All of the material below is to be repeated exactly.

==================================================

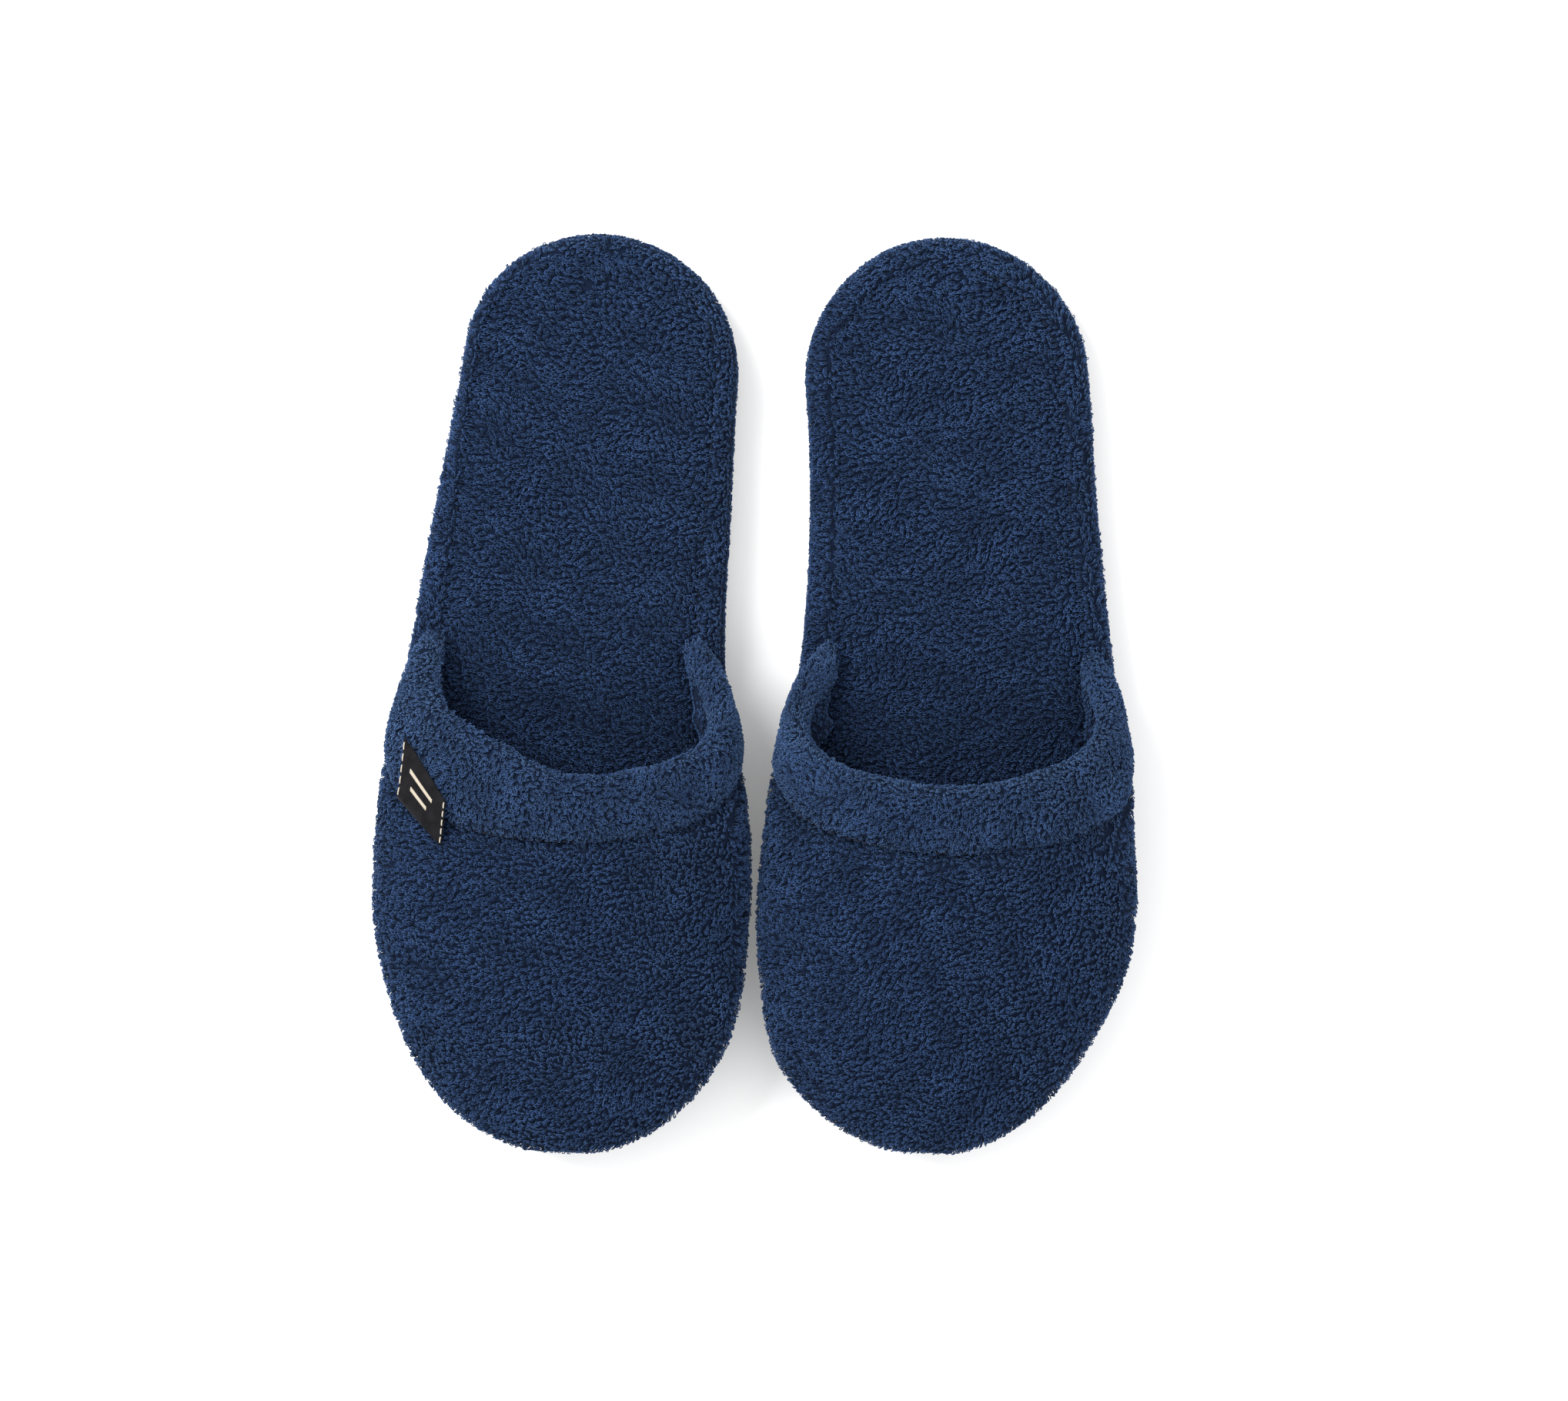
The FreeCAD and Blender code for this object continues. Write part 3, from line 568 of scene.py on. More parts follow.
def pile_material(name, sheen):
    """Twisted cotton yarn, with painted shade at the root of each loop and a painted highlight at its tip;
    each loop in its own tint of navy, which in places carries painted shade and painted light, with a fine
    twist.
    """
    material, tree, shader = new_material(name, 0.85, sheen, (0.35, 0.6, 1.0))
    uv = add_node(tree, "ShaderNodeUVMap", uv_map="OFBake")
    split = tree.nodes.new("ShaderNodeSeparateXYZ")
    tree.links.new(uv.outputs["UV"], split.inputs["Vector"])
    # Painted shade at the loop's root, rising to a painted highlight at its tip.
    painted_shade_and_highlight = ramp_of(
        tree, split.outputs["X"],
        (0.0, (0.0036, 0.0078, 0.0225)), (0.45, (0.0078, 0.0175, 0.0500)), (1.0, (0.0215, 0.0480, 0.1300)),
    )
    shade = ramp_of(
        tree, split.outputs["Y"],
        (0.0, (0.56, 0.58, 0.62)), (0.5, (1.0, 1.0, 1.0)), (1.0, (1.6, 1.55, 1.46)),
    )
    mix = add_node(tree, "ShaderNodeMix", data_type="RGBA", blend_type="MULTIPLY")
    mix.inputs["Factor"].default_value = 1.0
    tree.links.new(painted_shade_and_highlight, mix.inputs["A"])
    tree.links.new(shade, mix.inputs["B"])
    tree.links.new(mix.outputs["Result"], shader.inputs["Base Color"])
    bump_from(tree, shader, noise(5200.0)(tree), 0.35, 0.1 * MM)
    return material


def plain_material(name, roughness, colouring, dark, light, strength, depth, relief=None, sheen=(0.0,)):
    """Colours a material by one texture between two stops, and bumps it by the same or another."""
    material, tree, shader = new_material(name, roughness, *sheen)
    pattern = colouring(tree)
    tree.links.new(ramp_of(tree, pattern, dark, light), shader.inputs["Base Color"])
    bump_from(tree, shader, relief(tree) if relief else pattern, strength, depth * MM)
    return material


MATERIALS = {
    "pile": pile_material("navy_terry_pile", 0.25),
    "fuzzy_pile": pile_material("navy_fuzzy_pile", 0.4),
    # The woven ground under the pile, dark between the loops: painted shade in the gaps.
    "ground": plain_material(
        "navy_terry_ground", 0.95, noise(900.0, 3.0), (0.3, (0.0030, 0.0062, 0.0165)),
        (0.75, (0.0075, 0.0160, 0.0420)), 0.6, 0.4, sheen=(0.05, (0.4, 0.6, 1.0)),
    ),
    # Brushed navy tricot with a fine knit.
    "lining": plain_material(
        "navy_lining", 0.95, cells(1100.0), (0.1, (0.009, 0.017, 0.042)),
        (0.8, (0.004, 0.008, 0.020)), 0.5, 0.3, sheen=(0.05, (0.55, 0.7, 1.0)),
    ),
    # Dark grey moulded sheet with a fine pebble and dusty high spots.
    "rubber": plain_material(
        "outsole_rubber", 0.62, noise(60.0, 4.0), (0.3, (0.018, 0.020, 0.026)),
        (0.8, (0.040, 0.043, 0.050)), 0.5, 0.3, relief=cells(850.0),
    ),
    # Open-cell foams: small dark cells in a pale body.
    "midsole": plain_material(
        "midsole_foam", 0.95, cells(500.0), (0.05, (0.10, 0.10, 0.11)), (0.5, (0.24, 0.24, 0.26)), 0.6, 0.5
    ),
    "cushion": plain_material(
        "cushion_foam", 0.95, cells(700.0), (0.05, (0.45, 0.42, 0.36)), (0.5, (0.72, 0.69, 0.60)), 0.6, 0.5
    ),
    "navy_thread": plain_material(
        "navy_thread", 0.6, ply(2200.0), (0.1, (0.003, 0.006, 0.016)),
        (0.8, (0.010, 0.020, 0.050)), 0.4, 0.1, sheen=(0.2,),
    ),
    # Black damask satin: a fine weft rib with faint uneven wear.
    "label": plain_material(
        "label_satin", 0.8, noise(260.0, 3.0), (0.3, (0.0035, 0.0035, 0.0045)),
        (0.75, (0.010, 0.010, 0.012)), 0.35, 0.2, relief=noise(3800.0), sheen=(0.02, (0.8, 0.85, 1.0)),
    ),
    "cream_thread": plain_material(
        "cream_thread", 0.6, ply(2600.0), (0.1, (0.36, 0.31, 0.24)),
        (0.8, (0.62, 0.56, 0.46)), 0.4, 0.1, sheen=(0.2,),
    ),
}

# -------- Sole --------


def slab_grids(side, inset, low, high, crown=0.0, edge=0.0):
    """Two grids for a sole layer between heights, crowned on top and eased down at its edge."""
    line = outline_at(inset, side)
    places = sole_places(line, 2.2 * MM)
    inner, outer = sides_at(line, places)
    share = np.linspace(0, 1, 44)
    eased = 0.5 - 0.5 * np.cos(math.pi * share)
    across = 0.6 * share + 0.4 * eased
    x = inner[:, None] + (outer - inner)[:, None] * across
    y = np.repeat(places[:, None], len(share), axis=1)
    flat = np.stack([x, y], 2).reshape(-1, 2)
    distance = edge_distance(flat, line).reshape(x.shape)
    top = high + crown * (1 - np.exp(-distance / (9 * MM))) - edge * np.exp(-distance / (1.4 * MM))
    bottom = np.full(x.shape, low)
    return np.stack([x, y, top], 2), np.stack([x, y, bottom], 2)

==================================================

* **Complete answer**
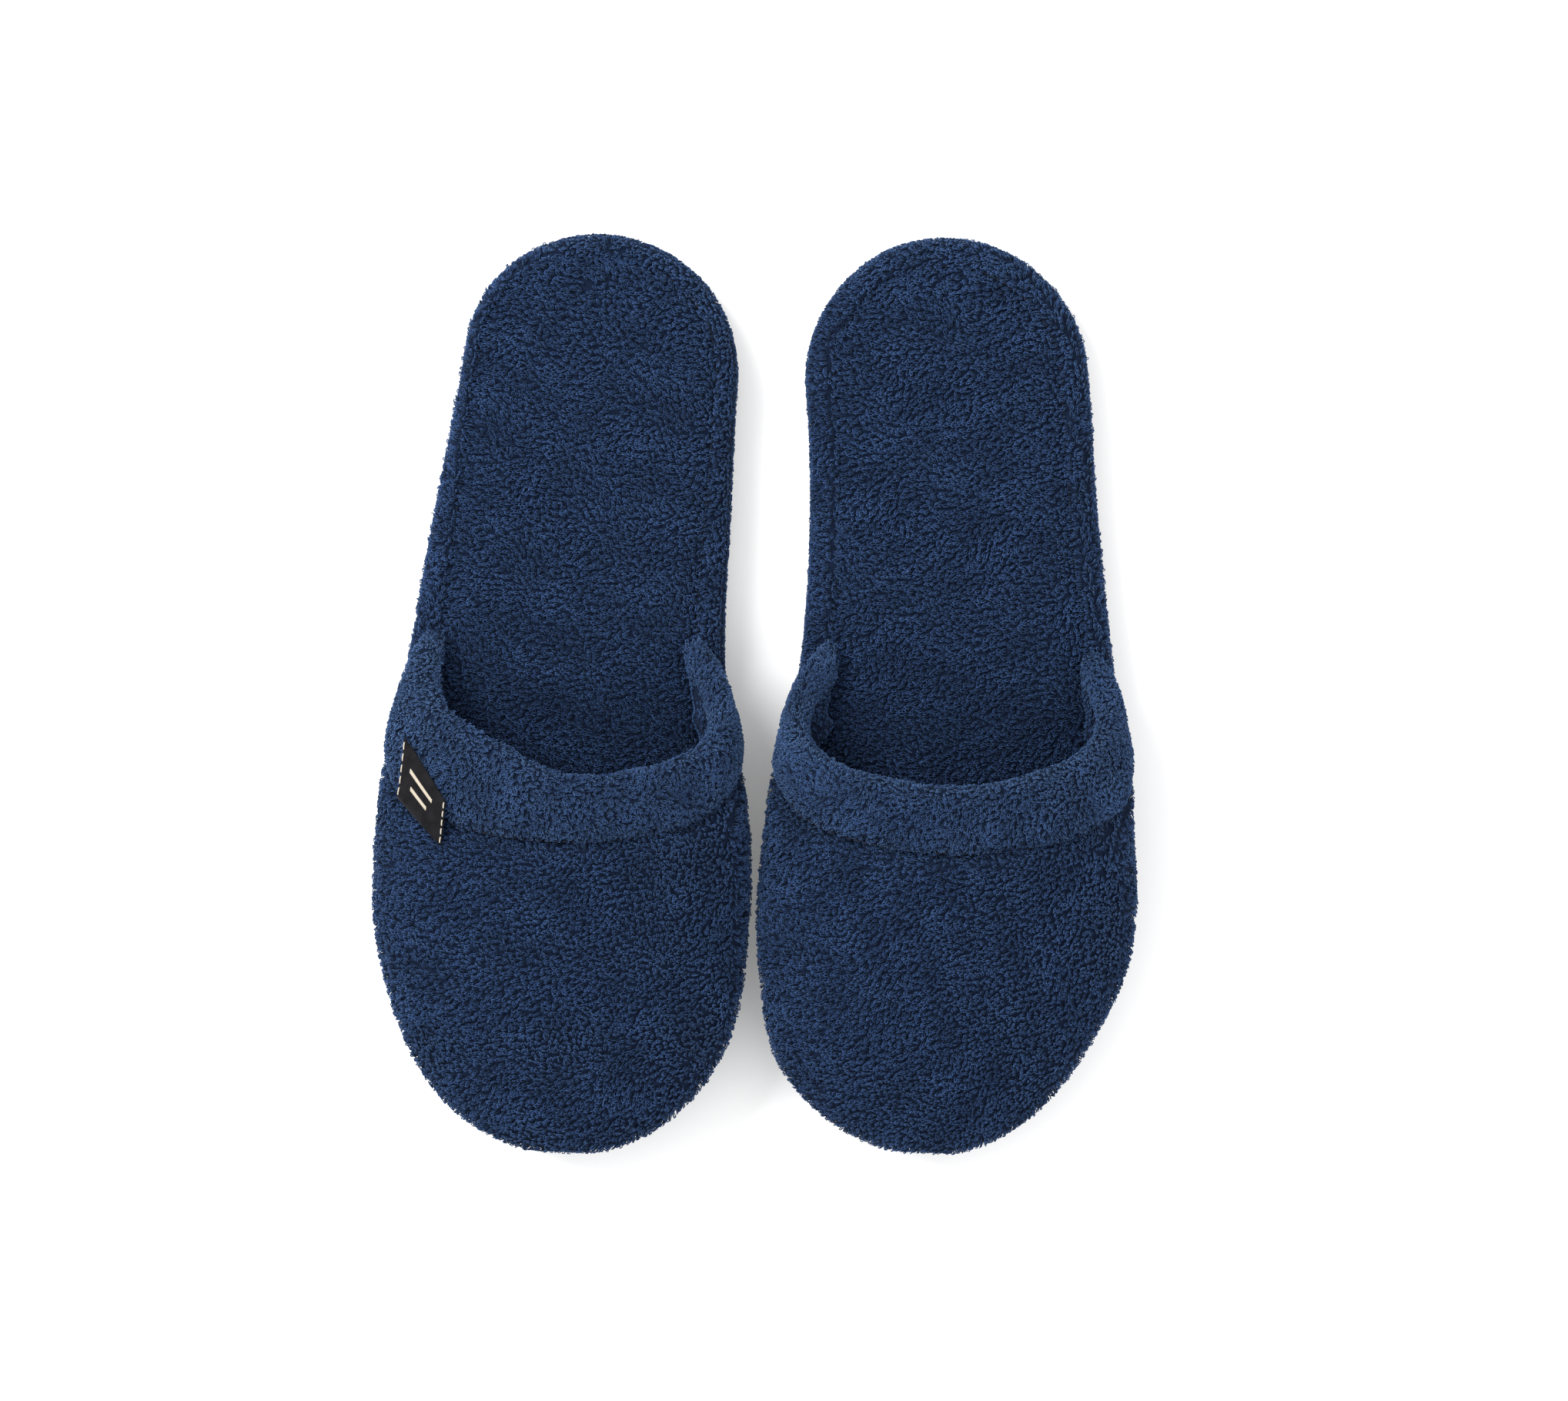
The FreeCAD and Blender code for this object continues. Write part 3, from line 568 of scene.py on. More parts follow.
def pile_material(name, sheen):
    """Twisted cotton yarn, with painted shade at the root of each loop and a painted highlight at its tip;
    each loop in its own tint of navy, which in places carries painted shade and painted light, with a fine
    twist.
    """
    material, tree, shader = new_material(name, 0.85, sheen, (0.35, 0.6, 1.0))
    uv = add_node(tree, "ShaderNodeUVMap", uv_map="OFBake")
    split = tree.nodes.new("ShaderNodeSeparateXYZ")
    tree.links.new(uv.outputs["UV"], split.inputs["Vector"])
    # Painted shade at the loop's root, rising to a painted highlight at its tip.
    painted_shade_and_highlight = ramp_of(
        tree, split.outputs["X"],
        (0.0, (0.0036, 0.0078, 0.0225)), (0.45, (0.0078, 0.0175, 0.0500)), (1.0, (0.0215, 0.0480, 0.1300)),
    )
    shade = ramp_of(
        tree, split.outputs["Y"],
        (0.0, (0.56, 0.58, 0.62)), (0.5, (1.0, 1.0, 1.0)), (1.0, (1.6, 1.55, 1.46)),
    )
    mix = add_node(tree, "ShaderNodeMix", data_type="RGBA", blend_type="MULTIPLY")
    mix.inputs["Factor"].default_value = 1.0
    tree.links.new(painted_shade_and_highlight, mix.inputs["A"])
    tree.links.new(shade, mix.inputs["B"])
    tree.links.new(mix.outputs["Result"], shader.inputs["Base Color"])
    bump_from(tree, shader, noise(5200.0)(tree), 0.35, 0.1 * MM)
    return material


def plain_material(name, roughness, colouring, dark, light, strength, depth, relief=None, sheen=(0.0,)):
    """Colours a material by one texture between two stops, and bumps it by the same or another."""
    material, tree, shader = new_material(name, roughness, *sheen)
    pattern = colouring(tree)
    tree.links.new(ramp_of(tree, pattern, dark, light), shader.inputs["Base Color"])
    bump_from(tree, shader, relief(tree) if relief else pattern, strength, depth * MM)
    return material


MATERIALS = {
    "pile": pile_material("navy_terry_pile", 0.25),
    "fuzzy_pile": pile_material("navy_fuzzy_pile", 0.4),
    # The woven ground under the pile, dark between the loops: painted shade in the gaps.
    "ground": plain_material(
        "navy_terry_ground", 0.95, noise(900.0, 3.0), (0.3, (0.0030, 0.0062, 0.0165)),
        (0.75, (0.0075, 0.0160, 0.0420)), 0.6, 0.4, sheen=(0.05, (0.4, 0.6, 1.0)),
    ),
    # Brushed navy tricot with a fine knit.
    "lining": plain_material(
        "navy_lining", 0.95, cells(1100.0), (0.1, (0.009, 0.017, 0.042)),
        (0.8, (0.004, 0.008, 0.020)), 0.5, 0.3, sheen=(0.05, (0.55, 0.7, 1.0)),
    ),
    # Dark grey moulded sheet with a fine pebble and dusty high spots.
    "rubber": plain_material(
        "outsole_rubber", 0.62, noise(60.0, 4.0), (0.3, (0.018, 0.020, 0.026)),
        (0.8, (0.040, 0.043, 0.050)), 0.5, 0.3, relief=cells(850.0),
    ),
    # Open-cell foams: small dark cells in a pale body.
    "midsole": plain_material(
        "midsole_foam", 0.95, cells(500.0), (0.05, (0.10, 0.10, 0.11)), (0.5, (0.24, 0.24, 0.26)), 0.6, 0.5
    ),
    "cushion": plain_material(
        "cushion_foam", 0.95, cells(700.0), (0.05, (0.45, 0.42, 0.36)), (0.5, (0.72, 0.69, 0.60)), 0.6, 0.5
    ),
    "navy_thread": plain_material(
        "navy_thread", 0.6, ply(2200.0), (0.1, (0.003, 0.006, 0.016)),
        (0.8, (0.010, 0.020, 0.050)), 0.4, 0.1, sheen=(0.2,),
    ),
    # Black damask satin: a fine weft rib with faint uneven wear.
    "label": plain_material(
        "label_satin", 0.8, noise(260.0, 3.0), (0.3, (0.0035, 0.0035, 0.0045)),
        (0.75, (0.010, 0.010, 0.012)), 0.35, 0.2, relief=noise(3800.0), sheen=(0.02, (0.8, 0.85, 1.0)),
    ),
    "cream_thread": plain_material(
        "cream_thread", 0.6, ply(2600.0), (0.1, (0.36, 0.31, 0.24)),
        (0.8, (0.62, 0.56, 0.46)), 0.4, 0.1, sheen=(0.2,),
    ),
}

# -------- Sole --------


def slab_grids(side, inset, low, high, crown=0.0, edge=0.0):
    """Two grids for a sole layer between heights, crowned on top and eased down at its edge."""
    line = outline_at(inset, side)
    places = sole_places(line, 2.2 * MM)
    inner, outer = sides_at(line, places)
    share = np.linspace(0, 1, 44)
    eased = 0.5 - 0.5 * np.cos(math.pi * share)
    across = 0.6 * share + 0.4 * eased
    x = inner[:, None] + (outer - inner)[:, None] * across
    y = np.repeat(places[:, None], len(share), axis=1)
    flat = np.stack([x, y], 2).reshape(-1, 2)
    distance = edge_distance(flat, line).reshape(x.shape)
    top = high + crown * (1 - np.exp(-distance / (9 * MM))) - edge * np.exp(-distance / (1.4 * MM))
    bottom = np.full(x.shape, low)
    return np.stack([x, y, top], 2), np.stack([x, y, bottom], 2)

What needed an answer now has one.